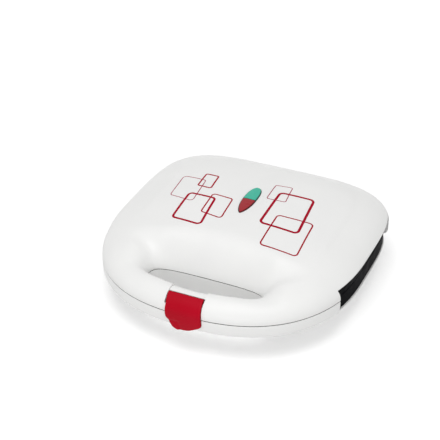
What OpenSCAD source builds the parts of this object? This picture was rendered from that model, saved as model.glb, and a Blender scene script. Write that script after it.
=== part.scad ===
// Sandwich toaster: two hinged housings, each with a plate of triangular pockets, a U-shaped heating
// element and a reflector tray behind it, closed by a latch on the handle.
// X runs across the front, the handle points along -Y and Z is up. Every module is drawn about the
// middle of the housing's plan, and place() then moves the origin to the middle of the whole footprint.

/* [Housing plan] */
// Width of the housing across its widest line
body_w = 230; // [210:1:250]
// Depth of the housing, from the front of the handle to the rear wall
body_d = 231; // [222:1:245]
// How far the widest line lies behind the middle of the plan
waist_y = 8; // [4:1:12]
// Roundness of the bowed front half of the plan
front_power = 2.4; // [2.2:0.1:2.8]
// Roundness of the squarer rear half of the plan
rear_power = 4.3; // [3.6:0.1:4.8]
// Wall thickness of both housings
wall = 2.4; // [2:0.1:2.8]

/* [Heights] */
// Height of the parting plane above the table
part_z = 37; // [36:0.5:42]
// Gap between the two housings along the parting line
seam = 0.6; // [0.4:0.05:0.8]
// Height of the lid's crown above the parting plane
crown_h = 32.5; // [32:0.5:36]
// How much higher the crown line would stand at the rear wall
rear_rise = 4.8; // [3.5:0.1:6]
// Roundness of the lid's section
lid_power = 2.5; // [2.4:0.1:3]
// Height of the step round the raised middle of the lid
panel_step = 0.9; // [0:0.1:1.5]
// Width of the raised middle of the lid
panel_w = 168; // [156:1:176]
// Depth of the rim band of the lower housing below the parting plane
rim_depth = 18; // [17:0.5:19]
// Roundness of the rim band's section
rim_power = 6; // [5:0.5:7]
// Depth of the belly of the lower housing below the parting plane
belly_depth = 32; // [31:0.5:33]

/* [Finger gap] */
// Width of the finger gap behind the handle
gap_w = 102; // [94:1:112]
// Distance from the front of the handle to the middle line of the gap
handle_reach = 38.5; // [37:0.5:40]
// Reach of the gap behind its middle line, towards the plates
gap_rear = 15.9; // [13.5:0.1:16.7]
// Reach of the gap in front of its middle line, towards the handle
gap_front = 16.5; // [14.5:0.1:18]
// Distance over which the lid climbs from the middle of the gap to its crown
scoop_run = 33; // [30:1:38]
// The same distance at the ends of the gap
scoop_end = 25; // [18:1:32]

/* [Side windows] */
// How far each side window reaches past the front edge of the plates
window_lap = 1; // [0:0.5:3]
// Distance from the rear end of each side window to the rear edge of the plates
window_stop = 12; // [12:1:30]
// Height of each side window above the parting plane
window_up = 9.5; // [7:0.5:10]
// Depth of each side window below the parting plane
window_down = 13.5; // [11:0.5:14]

/* [Cooking plates] */
// Distance from the housing's plan outline to the edge of the plates
plate_inset = 5; // [4.5:0.5:7]
// Distance from the finger gap to the front edge of the plates
front_room = 17.1; // [16.8:0.1:18.8]
// Distance from the rear of the housing to the rear edge of the plates
rear_room = 17.5; // [16.5:0.5:19]
// Thickness of the plate casting
plate_t = 2.2; // [1.8:0.1:2.6]
// Height of the skirt round the plates
skirt_h = 5.4; // [4:0.2:5.6]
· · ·
• [EXERCISE OBJECTIVE] Read the lines above. Gather those in which the string "from" is found.

• [CORRECT RESPONSE]
What OpenSCAD source builds the parts of this object? This picture was rendered from that model, saved as model.glb, and a Blender scene script. Write that script after it.
// Depth of the housing, from the front of the handle to the rear wall
// Distance from the front of the handle to the middle line of the gap
// Distance over which the lid climbs from the middle of the gap to its crown
// Distance from the rear end of each side window to the rear edge of the plates
// Distance from the housing's plan outline to the edge of the plates
// Distance from the finger gap to the front edge of the plates
// Distance from the rear of the housing to the rear edge of the plates